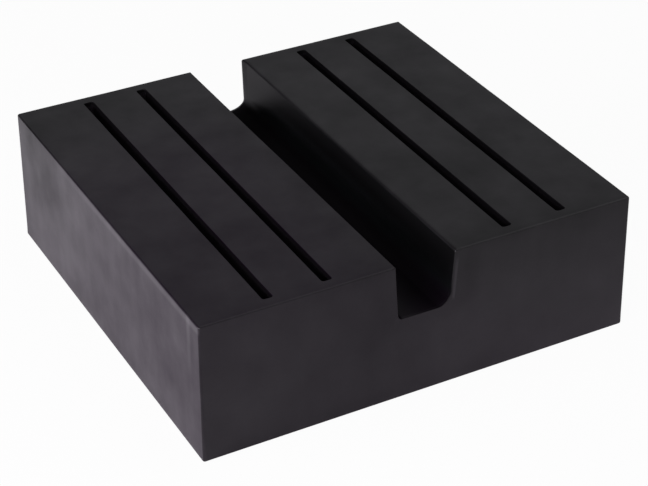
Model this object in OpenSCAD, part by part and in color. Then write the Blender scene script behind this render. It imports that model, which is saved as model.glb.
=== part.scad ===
// Rubber pad for a car lift: one moulded block with a groove for the sill seam
// and four narrow slits that let the top face give a little under load.
// The origin is the middle of the base. The groove runs along Y, +Z is up.

/* [Block] */
// Width of the block's base, across the groove
block_w = 157; // [130:1:200]
// Length of the block's base, along the groove
block_l = 152; // [100:1:200]
// Height of the block
block_h = 50; // [36:1:90]
// Moulding draft: how far each side leans in from the base to the top
side_draft = 0.6; // [0:0.1:1]
// Radius of the four upright corners at the base
corner_r = 1.6; // [1.3:0.1:6]
// Radius of the edges round the top and round the base
edge_r = 1; // [0.4:0.1:3]

/* [Groove] */
// Width of the groove at the top face
groove_w = 21.4; // [16:0.2:32]
// Depth of the groove below the top face
groove_depth = 19.2; // [10:0.2:28]
// Lean of each groove wall towards the floor, in degrees
groove_lean = 3.5; // [0:0.5:6]
// Radius of the groove's floor corner on the left
left_floor_r = 1.2; // [0.4:0.1:4]
// Radius of the groove's floor corner on the right
right_floor_r = 3.8; // [0.4:0.1:5]
// Radius of the two lips where the groove meets the top face
lip_r = 0.8; // [0.3:0.1:2]

/* [Slits] */
// Width of each slit
slit_w = 3.5; // [2:0.1:4]
// Depth of each slit below the top face
slit_depth = 10; // [5:0.5:25]
// Radius of the slits' end corners
slit_corner_r = 0.8; // [0.2:0.1:0.9]
// Strip of rubber between the groove and each inner slit
inner_strip_w = 20.4; // [14:0.2:26]
// Strip of rubber between the two slits of a pair
middle_strip_w = 16.8; // [8:0.1:22]
// Rubber left between each slit's end and the end of the base
slit_end_gap = 5; // [3:0.5:20]

/* [Hidden] */
$fn = 64;

// Overrun of each cutting shape past the faces that it opens
overrun = 1;
// Rounding arcs are drawn larger by this, so that they cross the flats cleanly
arc_cross = 0.0005;
side_lean = atan(side_draft / block_h);
inner_slit_x = groove_w / 2 + inner_strip_w + slit_w / 2;
outer_slit_x = inner_slit_x + slit_w + middle_strip_w;
slit_l = block_l - 2 * slit_end_gap;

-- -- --

Print only the lines from the top of the data above down to the line holding "lip_r = 0.8; // [0.3:0.1:2]", inclusive.

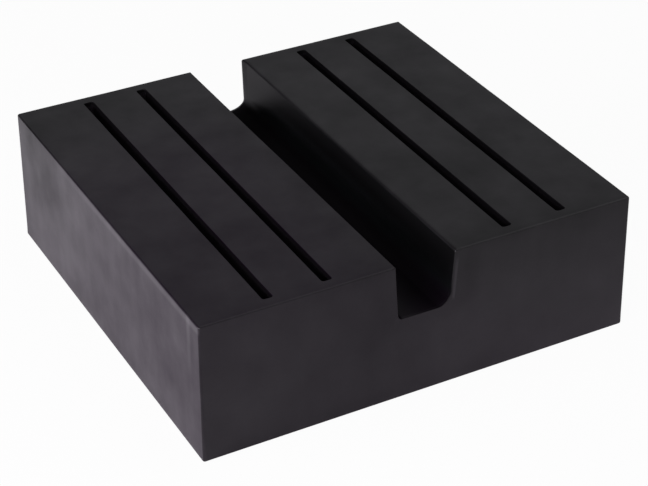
Model this object in OpenSCAD, part by part and in color. Then write the Blender scene script behind this render. It imports that model, which is saved as model.glb.
=== part.scad ===
// Rubber pad for a car lift: one moulded block with a groove for the sill seam
// and four narrow slits that let the top face give a little under load.
// The origin is the middle of the base. The groove runs along Y, +Z is up.

/* [Block] */
// Width of the block's base, across the groove
block_w = 157; // [130:1:200]
// Length of the block's base, along the groove
block_l = 152; // [100:1:200]
// Height of the block
block_h = 50; // [36:1:90]
// Moulding draft: how far each side leans in from the base to the top
side_draft = 0.6; // [0:0.1:1]
// Radius of the four upright corners at the base
corner_r = 1.6; // [1.3:0.1:6]
// Radius of the edges round the top and round the base
edge_r = 1; // [0.4:0.1:3]

/* [Groove] */
// Width of the groove at the top face
groove_w = 21.4; // [16:0.2:32]
// Depth of the groove below the top face
groove_depth = 19.2; // [10:0.2:28]
// Lean of each groove wall towards the floor, in degrees
groove_lean = 3.5; // [0:0.5:6]
// Radius of the groove's floor corner on the left
left_floor_r = 1.2; // [0.4:0.1:4]
// Radius of the groove's floor corner on the right
right_floor_r = 3.8; // [0.4:0.1:5]
// Radius of the two lips where the groove meets the top face
lip_r = 0.8; // [0.3:0.1:2]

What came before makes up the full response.